A maioria dos remixes que você ouviu, baixou, ou criou, são bootlegs — ou seja, utilizando camadas de áudio de qualquer canção sem aprovação expressa do artista. Normalmente um bootleg é constituído pelo vocal a capella de uma faixa conhecida e um pedaço da melodia original. O desafio é encontrar aquele momento em que as batidas e componentes musicais vazam por um instante ou as melodias principais estão isoladas — normalmente na introdução, final, ou ponte.

Aqui o bootlegger pegou um trecho do áudio da a capella e o está duplicando de maneira sincopada para criar uma nova experiência; isso é comum na fórmula do trap.

Com um pouco de habilidade e um pouco de conhecimento de produção, você também pode fazer suas próprias a capellas.

Alguns exemplos de bootlegs clássicos que eu fiz:

O Que É um Remake?
O remake é minha variável preferida de um remix — uma versão “cover”, se preferir. Quando um produtor quer remixar uma faixa que ele adora, mas não tem acesso ao artista ou a nenhum dos stems, ele pode refazer a canção inteira, adicionado seu próprio sabor. Isso envolve mais do que a habildiade de simplesmente editar trechos de áudio — requer um profundo conhecimento de design de som e síntese. Minha abordagem favorita é remixar uma faixa que eu curto, mas ampliar as partes melódicas com instrumentos e patches mais intensos e penetrantes, geralmente aumentando a quantidade de camadas melódicas e estruturas de notas através das escalas, e adicionando harmonias pra verdadeiramente atingir o clímax do lance.
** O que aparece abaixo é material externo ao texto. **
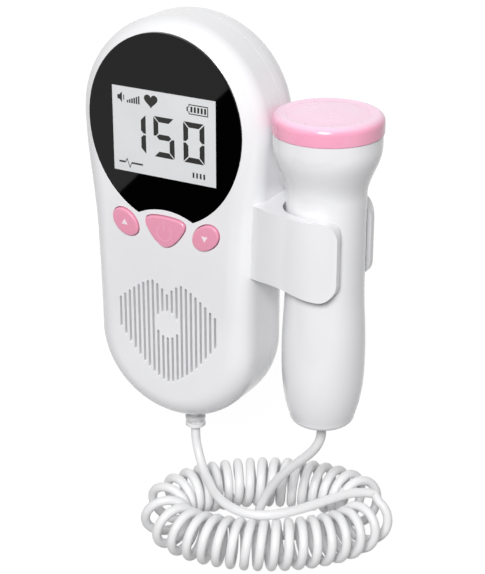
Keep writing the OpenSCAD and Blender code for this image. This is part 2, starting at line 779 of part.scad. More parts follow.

O remaking necessita de muita habilidade técnica e conhecimento de como o som original foi criado, para então reproduzi-lo nota por nota, tom por tom. Todos os remakes são tipicamente bootlegs, e normalmente feitos como forma de homenagem à faixa original num outro gênero musical, tempo, estilo ou direcionamento.

Exemplo de um remake:

Eu adorava essa faixa de hip hop, mas achava que ela poderia ganhar uma pegada mais dançante. Tudo que consegui do original foram os ganchos vocais nas pontes, todo o resto foi refeito com sintetizadores de software e camadas de samples de bateria.

Serei Processado?
Para lançar uma faixa como original e vendê-la numa loja online ou licenciá-la para uso comercial, todos os samples reutilizados precisam ser liberados — isto é, aprovados para o uso pelo artista, por escrito, e dependendo do sample, ser pago. Samples não liberados costumam aparecer em milhares de faixas de EDM. Covers melódicos não liberados estão sempre aí. À medida em que os advogados e especialistas em propriedade amadurecem e têm mais conhecimento do mundo da EDM, eles colocam mais restrições e estão mais propensos a processar por cópias e covers. Mas não me leve a sério —  vá lá e tente lançar um bootleg ou remake numa plataforma grande como YouTube ou Soundcloud. Você vai receber um aviso desagradável ou um erro dizendo que alguém detém os direitos deste vocal ou melodia. O software está cada dia mais esperto!

Acredito que tudo isso force a produção de um conteúdo mais original e proteja os direitos dos artistas. E você ainda consegue ter mais músicas grátis! Quando artistas não podem legalmente vender essas versões, eles normalmente as dão de graça. É uma boa maneira de construir sua carreira e conquistar seus fãs, contanto que não pise nos calos errados.

Em suma, existem remixes oficiais, não-oficiais (bootlegs), e remakes, então não se engane (e não erre o nome). Te vejo no mês que vem!

Nota do Tradutor: stem pode ser traduzido como haste, mas na produção eletrônica trata-se o termo pela palavra em inglês.